Difamilast, a selective phosphodiesterase 4 inhibitor, ointment in paediatric patients with atopic dermatitis: a phase III randomized double-blind, vehicle-controlled trial

H Saeki, N Baba, K Ito, D Yokota, H Tsubouchi
British Journal of Dermatology 2022, 186 (1): 40-49
34289086

BACKGROUND: In atopic dermatitis (AD), phosphodiesterase 4 (PDE4) inhibition reduces proinflammatory mediators and cytokines. Difamilast is a new selective PDE4 inhibitor.

OBJECTIVES: To demonstrate the superiority of topical difamilast to vehicle in Japanese paediatric patients with AD.

METHODS: This was a phase III randomized, double-blind, vehicle-controlled trial. Patients aged 2-14 years with an Investigator Global Assessment (IGA) score of 2 or 3 received difamilast 0·3% (n = 83), difamilast 1% (n = 85) or vehicle (n = 83) ointment twice daily for 4 weeks.

RESULTS: The primary endpoint was the percentage of patients with an IGA score of 0 or 1 with improvement by at least two grades at week 4. The success rates in IGA score at week 4 were 44·6%, 47·1% and 18·1% in the difamilast 0·3%, difamilast 1% and vehicle groups, respectively. Both difamilast groups demonstrated significantly higher success rates in IGA score compared with vehicle at week 4 [difamilast 0·3% (P < 0·001); difamilast 1% (P < 0·001)]. Regarding secondary endpoints, improvements in Eczema Area and Severity Index (EASI; improvement of ≥ 50%, ≥ 75% and ≥ 90% in overall score) at week 4 were significantly higher in patients in the difamilast 0·3% and 1% groups than those in the vehicle group.
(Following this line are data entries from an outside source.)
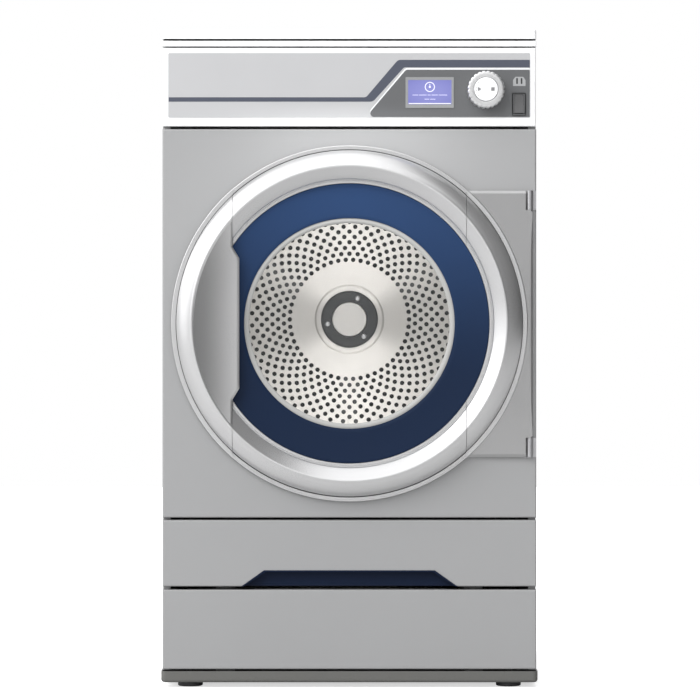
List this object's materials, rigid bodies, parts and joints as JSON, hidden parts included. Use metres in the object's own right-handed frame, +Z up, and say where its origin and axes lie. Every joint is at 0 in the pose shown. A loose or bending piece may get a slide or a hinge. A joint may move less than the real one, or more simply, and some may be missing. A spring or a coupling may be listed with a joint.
{
  "type": "tumble dryer",
  "caption": "Free-standing front-loading tumble dryer with a round window door, knob and display fascia, lint drawer and rear exhaust.",
  "frame": {"origin": "centre of the bounding box at floor level, midway between the door's crest and the exhaust spigot's end", "axes": "+Z up, front faces -Y, +X to the right as seen from the front; the drum's axis runs along Y"},
  "size_m": [0.6, 0.71, 1.048],
  "materials": {
    "white_enamel": "smooth white powder coat",
    "grey_enamel": "satin grey powder coat with a faint vertical gradient",
    "galvanised": "galvanised sheet",
    "base_enamel": "satin warm-grey enamel",
    "stainless": "brushed stainless steel",
    "drum_steel": "radially brushed stainless steel",
    "ring_plastic": "silver-painted moulding",
    "blue_enamel": "dark blue satin moulding",
    "grip_blue": "dark blue moulded plastic",
    "overlay_film": "light grey printed film",
    "plate_grey": "dark grey printed panel",
    "screen_glass": "lit lavender display",
    "board": "green circuit board",
    "knob_silver": "satin anodised, ribbed edge",
    "black_plastic": "fine-grained black plastic",
    "dark_metal": "dark grey enamel",
    "zinc": "zinc-plated steel",
    "seal_rubber": "black rubber",
    "grey_rubber": "grey silicone rubber",
    "felt": "wool felt",
    "clear_glass": "clear toughened glass",
    "roller_rubber": "hard rubber tyre",
    "cast_alloy": "cast alloy",
    "fan_plastic": "moulded plastic",
    "mesh_steel": "fine wire mesh in a frame"
  },
  "bodies": {
    "cabinet": {"base_frame": "base_enamel", "levelling_feet": "black_plastic", "side_panel_left": "grey_enamel", "side_panel_right": "grey_enamel", "rear_panel": "galvanised", "panel_screws": "zinc", "top_panel": "white_enamel", "top_trim": "white_enamel", "fascia_panel": "white_enamel", "control_overlay": "overlay_film", "control_plate": "plate_grey", "display_screen": "screen_glass", "control_board": "board", "rocker_housing": "plate_grey", "front_panel": "grey_enamel", "service_panel": "grey_enamel", "loading_collar": "stainless", "door_seal": "seal_rubber", "door_catch": "black_plastic", "front_bulkhead": "galvanised", "rear_bulkhead": "galvanised", "drum_seals": "felt", "heater_housing": "galvanised", "heater_elements": "dark_metal", "drum_bearings": "stainless", "drum_motor": "cast_alloy", "drive_belt": "seal_rubber", "fan_housing": "galvanised", "fan_motor": "cast_alloy", "exhaust_duct": "galvanised", "cable_gland": "black_plastic", "drawer_housing": "galvanised", "hinge_brackets": "zinc", "hinge_pins": "zinc", "tension_spring": "zinc"},
    "door": {"door_back": "ring_plastic", "door_ring": "ring_plastic", "door_handle": "ring_plastic", "window_trim": "blue_enamel", "door_glass": "clear_glass", "window_gasket": "grey_rubber", "hinge_plate": "ring_plastic"},
    "drum": {"drum_shell": "stainless", "drum_back": "drum_steel", "hub_ring": "dark_metal", "hub_screws": "zinc", "drum_shaft": "cast_alloy", "drum_lifters": "stainless"},
    "motor_rotor": {"motor_rotor": "zinc"},
    "tensioner": {"tensioner_arm": "zinc"},
    "idler": {"idler_pulley": "black_plastic"},
    "roller_left": {"roller_left": "roller_rubber"},
    "roller_right": {"roller_right": "roller_rubber"},
    "fan": {"fan_impeller": "fan_plastic"},
    "knob": {"knob": "knob_silver"},
    "start_button": {"start_button": "knob_silver"},
    "rocker": {"rocker": "black_plastic"},
    "lint_drawer": {"lint_drawer": "grey_enamel", "drawer_grip": "grip_blue", "lint_screen": "mesh_steel"}
  },
  "joints": [
    {"name": "door_hinge", "type": "hinge", "parent": "cabinet", "child": "door", "pos_m": [0.287, -0.318, 0.58], "axis": [0, 0, 1], "range_deg": [0, 165]},
    {"name": "drum_spin", "type": "hinge", "parent": "cabinet", "child": "drum", "pos_m": [0, 0, 0.592], "axis": [0, 1, 0], "continuous": true},
    {"name": "motor_spin", "type": "hinge", "parent": "cabinet", "child": "motor_rotor", "pos_m": [0.2, 0.22, 0.2], "axis": [0, 1, 0], "continuous": true},
    {"name": "roller_left_spin", "type": "hinge", "parent": "cabinet", "child": "roller_left", "pos_m": [-0.17941, -0.247, 0.33577], "axis": [0, 1, 0], "continuous": true},
    {"name": "roller_right_spin", "type": "hinge", "parent": "cabinet", "child": "roller_right", "pos_m": [0.17941, -0.247, 0.33577], "axis": [0, 1, 0], "continuous": true},
    {"name": "tensioner_pivot", "type": "hinge", "parent": "cabinet", "child": "tensioner", "pos_m": [0.11, 0.1615, 0.15], "axis": [0, -1, 0], "range_deg": [0, 18], "stiffness_Nm_per_rad": 2, "springref_deg": -20.05, "deforming": ["tension_spring"]},
    {"name": "idler_spin", "type": "hinge", "parent": "tensioner", "child": "idler", "pos_m": [0.04928, 0.151, 0.22899], "axis": [0, 1, 0], "continuous": true},
    {"name": "fan_spin", "type": "hinge", "parent": "cabinet", "child": "fan", "pos_m": [-0.14, 0.15, 0.205], "axis": [0, 1, 0], "continuous": true},
    {"name": "knob_turn", "type": "hinge", "parent": "cabinet", "child": "knob", "pos_m": [0.2165, -0.325, 0.9507], "axis": [0, -1, 0], "continuous": true},
    {"name": "start_press", "type": "slide", "parent": "cabinet", "child": "start_button", "axis": [0, 1, 0], "range_m": [0, 0.0025], "stiffness_N_per_m": 800, "springref_m": -0.002},
    {"name": "rocker_tilt", "type": "hinge", "parent": "cabinet", "child": "rocker", "pos_m": [0.2697, -0.309, 0.9286], "axis": [1, 0, 0], "range_deg": [0, 16]},
    {"name": "drawer_slide", "type": "slide", "parent": "cabinet", "child": "lint_drawer", "axis": [0, -1, 0], "range_m": [0, 0.32]}
  ],
  "couplings": [
    {"joint": "motor_spin", "follows": "drum_spin", "ratio": 17.969},
    {"joint": "roller_left_spin", "follows": "drum_spin", "ratio": -11.5},
    {"joint": "roller_right_spin", "follows": "drum_spin", "ratio": -11.5},
    {"joint": "idler_spin", "follows": "drum_spin", "ratio": -15.972}
  ]
}
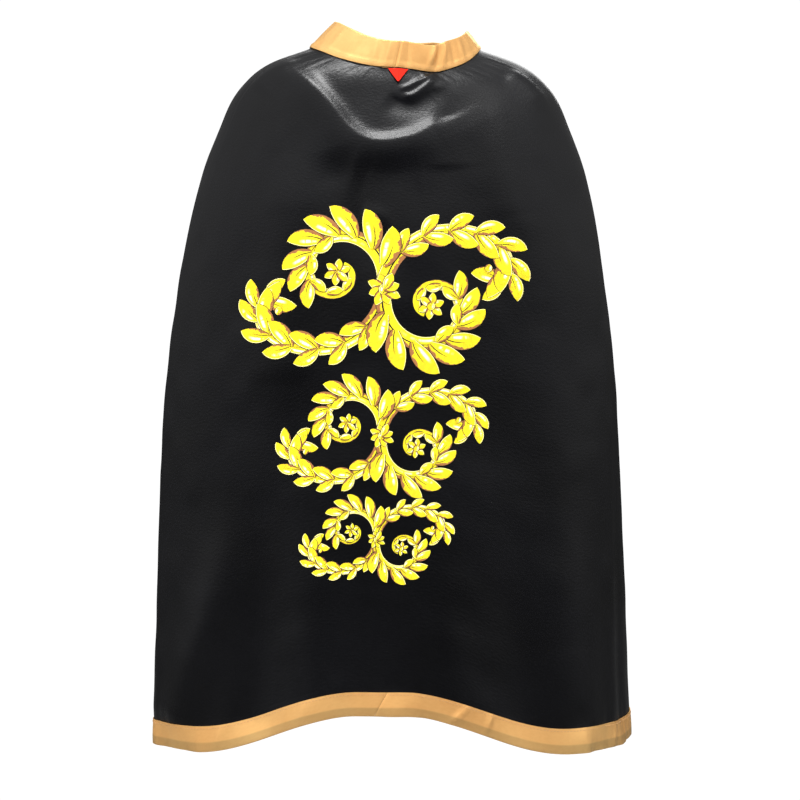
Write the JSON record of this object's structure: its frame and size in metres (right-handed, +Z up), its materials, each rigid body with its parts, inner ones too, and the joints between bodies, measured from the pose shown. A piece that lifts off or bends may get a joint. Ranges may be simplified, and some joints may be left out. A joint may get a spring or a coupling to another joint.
{
  "type": "superhero cape",
  "caption": "Child's costume cape of black satin, closed at the neck by a gold stand collar, with a gold band folded round the hem and printed leaf scrolls down the back.",
  "frame": {"origin": "middle of the neck opening, at the height of the neck seam's two sides", "axes": "+Z up along the wearer's spine, -Y out of the printed back, +Y out of the open front, +X to the right when the printed back is seen"},
  "size_m": [0.4656, 0.2316, 0.705],
  "materials": {
    "black_satin": "satin, shiny face out",
    "gold_satin": "satin, shiny face out",
    "interfacing": "matt non-woven",
    "gold_thread": "spun thread",
    "black_thread": "spun thread",
    "fastener_tape": "matt nylon pile",
    "tag_ribbon": "woven ribbon",
    "label_ribbon": "satin ribbon",
    "print_film": "flexible transfer film"
  },
  "bodies": {
    "back": {"back_panel": "black_satin", "collar_band_left_rear": "gold_satin", "collar_band_right_rear": "gold_satin", "hem_band_left_rear": "gold_satin", "hem_band_right_rear": "gold_satin", "collar_interfacing_rear": "interfacing", "collar_topstitch_rear": "gold_thread", "hem_topstitch_rear": "gold_thread", "print_large": "print_film", "print_medium": "print_film", "print_small": "print_film"},
    "left_front": {"left_front_panel": "black_satin", "collar_band_left_front": "gold_satin", "hem_band_left_front": "gold_satin", "collar_interfacing_left": "interfacing", "collar_topstitch_left": "gold_thread", "hem_topstitch_left": "gold_thread", "front_edge_topstitch_left": "black_thread", "hook_tape": "fastener_tape"},
    "right_front": {"right_front_panel": "black_satin", "collar_band_right_front": "gold_satin", "hem_band_right_front": "gold_satin", "collar_interfacing_right": "interfacing", "collar_topstitch_right": "gold_thread", "hem_topstitch_right": "gold_thread", "front_edge_topstitch_right": "black_thread", "loop_tape": "fastener_tape"},
    "neck_tag": {"neck_tag": "tag_ribbon"},
    "care_label": {"care_label": "label_ribbon"}
  },
  "joints": [
    {"name": "left_front_swing", "type": "hinge", "parent": "back", "child": "left_front", "pos_m": [-0.04558, 0.04304, -0.014], "axis": [0.0804, -0.0969, 0.992], "range_deg": [0, 115]},
    {"name": "right_front_swing", "type": "hinge", "parent": "back", "child": "right_front", "pos_m": [0.04558, 0.04304, -0.014], "axis": [-0.0804, -0.0969, 0.992], "range_deg": [-115, 0]},
    {"name": "neck_tag_flip", "type": "hinge", "parent": "back", "child": "neck_tag", "pos_m": [0.003, -0.0516, -0.0262], "axis": [-1, 0, 0], "range_deg": [0, 120]},
    {"name": "care_label_flip", "type": "hinge", "parent": "back", "child": "care_label", "pos_m": [-0.004, -0.0466, -0.0285], "axis": [1, 0, 0], "range_deg": [-4, 90]}
  ],
  "couplings": [
    {"joint": "right_front_swing", "follows": "left_front_swing", "ratio": -1}
  ]
}
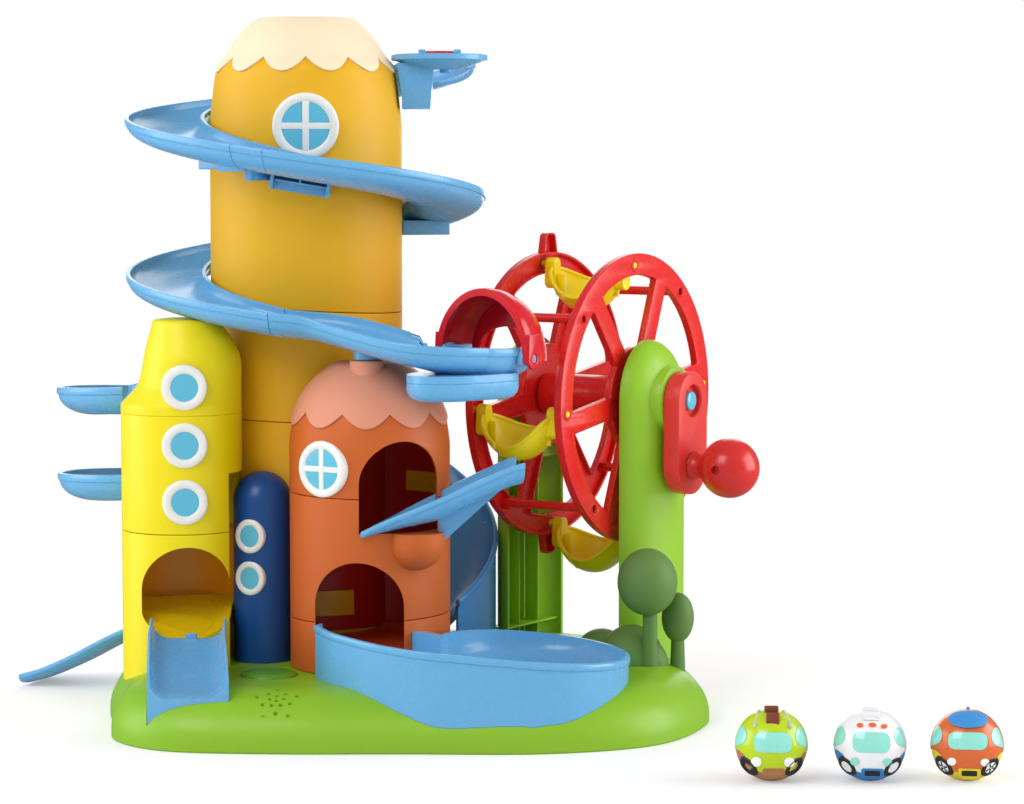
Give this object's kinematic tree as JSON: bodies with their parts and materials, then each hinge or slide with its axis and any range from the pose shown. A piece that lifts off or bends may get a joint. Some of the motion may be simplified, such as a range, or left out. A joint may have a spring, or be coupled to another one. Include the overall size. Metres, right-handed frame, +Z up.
{
  "type": "toy car playset",
  "caption": "Child's ball-car playset of stacked coloured towers, a spiral slide, a crank-turned lift wheel with hanging buckets, a catch basin and separate ball cars.",
  "frame": {"origin": "middle of the underside of the base, on the surface that the toy stands on", "axes": "+X to the player's right, +Y away from the player, +Z up"},
  "size_m": [0.8893, 0.6079, 0.6464],
  "materials": {
    "grass_green": "satin",
    "dark_green": "satin",
    "amber_yellow": "matte",
    "cream": "matte",
    "white": "gloss",
    "lemon_yellow": "satin",
    "deep_blue": "satin",
    "burnt_orange": "matte",
    "peach": "matte",
    "sun_yellow": "satin",
    "sky_blue": "gloss",
    "steel_blue": "satin",
    "cherry_red": "gloss",
    "leaf_green": "matte",
    "black": "matte",
    "lime": "gloss",
    "brown": "satin",
    "bright_blue": "gloss",
    "bright_orange": "gloss"
  },
  "bodies": {
    "frame": {"base_shell": "grass_green", "base_plate": "grass_green", "battery_door": "grass_green", "post_front": "grass_green", "post_back": "grass_green", "amber_lower": "amber_yellow", "amber_middle": "amber_yellow", "amber_upper": "amber_yellow", "amber_roof": "cream", "amber_window": "white", "orange_window": "white", "lemon_porthole_1": "white", "lemon_porthole_2": "white", "lemon_porthole_3": "white", "blue_porthole_1": "white", "blue_porthole_2": "white", "lemon_lower": "lemon_yellow", "lemon_middle": "lemon_yellow", "lemon_upper": "lemon_yellow", "blue_tower": "deep_blue", "orange_lower": "burnt_orange", "orange_middle": "burnt_orange", "orange_upper": "burnt_orange", "orange_floor": "burnt_orange", "orange_roof": "peach", "lemon_floor": "sun_yellow", "inner_track": "sun_yellow", "spiral_upper": "sky_blue", "spiral_lower": "sky_blue", "end_tray": "sky_blue", "top_platform": "sky_blue", "basin": "sky_blue", "small_ramp": "sky_blue", "upper_loop": "sky_blue", "lower_loop": "sky_blue", "exit_ramp": "sky_blue", "front_chute": "sky_blue", "back_chute": "steel_blue", "trees_and_bush": "leaf_green", "sound_module": "black", "speaker": "black"},
    "button": {"sound_button": "dark_green"},
    "wheel": {"wheel_front": "cherry_red", "wheel_back": "cherry_red", "wheel_drum": "cherry_red", "crank_arm": "cherry_red", "crank_screw": "sky_blue"},
    "knob": {"crank_knob": "cherry_red"},
    "bucket_one": {"bucket_1": "sun_yellow"},
    "bucket_two": {"bucket_2": "sun_yellow"},
    "bucket_three": {"bucket_3": "sun_yellow"},
    "bucket_four": {"bucket_4": "sun_yellow"},
    "hood_body": {"hood": "cherry_red"},
    "flap": {"platform_flap": "cherry_red"},
    "car_one": {"car_1_upper": "lime", "car_1_lower": "brown"},
    "car_two": {"car_2_upper": "white", "car_2_lower": "bright_blue"},
    "car_three": {"car_3_upper": "bright_orange", "car_3_lower": "sun_yellow"}
  },
  "joints": [
    {"name": "button_press", "type": "slide", "parent": "frame", "child": "button", "axis": [0, 0, -1], "range_m": [0, 0.003], "stiffness_N_per_m": 300, "springref_m": -0.001},
    {"name": "wheel_spin", "type": "hinge", "parent": "frame", "child": "wheel", "pos_m": [0.1725, 0.075, 0.288], "axis": [0.8387, -0.5446, 0], "continuous": true},
    {"name": "knob_spin", "type": "hinge", "parent": "wheel", "child": "knob", "pos_m": [0.1725, 0.075, 0.227], "axis": [0.8387, -0.5446, 0], "continuous": true},
    {"name": "hood_tilt", "type": "hinge", "parent": "frame", "child": "hood_body", "pos_m": [0.075, -0.075, 0.335], "axis": [0.8387, -0.5446, 0], "range_deg": [0, 45]},
    {"name": "flap_lift", "type": "hinge", "parent": "frame", "child": "flap", "pos_m": [0.029, 0.072, 0.6132], "axis": [-1, 0, 0], "range_deg": [0, 90]},
    {"name": "bucket_one_swing", "type": "hinge", "parent": "wheel", "child": "bucket_one", "pos_m": [0.241, 0.1805, 0.2946], "axis": [0.8387, -0.5446, 0], "continuous": true},
    {"name": "bucket_two_swing", "type": "hinge", "parent": "wheel", "child": "bucket_two", "pos_m": [0.1689, 0.0695, 0.4138], "axis": [0.8387, -0.5446, 0], "continuous": true},
    {"name": "bucket_three_swing", "type": "hinge", "parent": "wheel", "child": "bucket_three", "pos_m": [0.104, -0.0305, 0.2814], "axis": [0.8387, -0.5446, 0], "continuous": true},
    {"name": "bucket_four_swing", "type": "hinge", "parent": "wheel", "child": "bucket_four", "pos_m": [0.1761, 0.0805, 0.1622], "axis": [0.8387, -0.5446, 0], "continuous": true},
    {"name": "car_one_lift", "type": "slide", "parent": "frame", "child": "car_one", "axis": [0, 0, 1], "range_m": [0, 0.25]},
    {"name": "car_two_lift", "type": "slide", "parent": "frame", "child": "car_two", "axis": [0, 0, 1], "range_m": [0, 0.25]},
    {"name": "car_three_lift", "type": "slide", "parent": "frame", "child": "car_three", "axis": [0, 0, 1], "range_m": [0, 0.25]}
  ],
  "couplings": [
    {"joint": "bucket_one_swing", "follows": "wheel_spin", "ratio": -1},
    {"joint": "bucket_two_swing", "follows": "wheel_spin", "ratio": -1},
    {"joint": "bucket_three_swing", "follows": "wheel_spin", "ratio": -1},
    {"joint": "bucket_four_swing", "follows": "wheel_spin", "ratio": -1}
  ]
}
EASI score in the difamilast 0·3% and 1% groups was significantly reduced compared with that of patients in the vehicle group at week 1. The significant difference between both the difamilast groups and the vehicle groups was maintained from week 1 through to week 4. Most treatment-emergent adverse events were mild or moderate, and no serious events or deaths were reported.

CONCLUSIONS: Difamilast 0·3% and 1% ointments are superior to vehicle and well tolerated in Japanese paediatric patients with AD.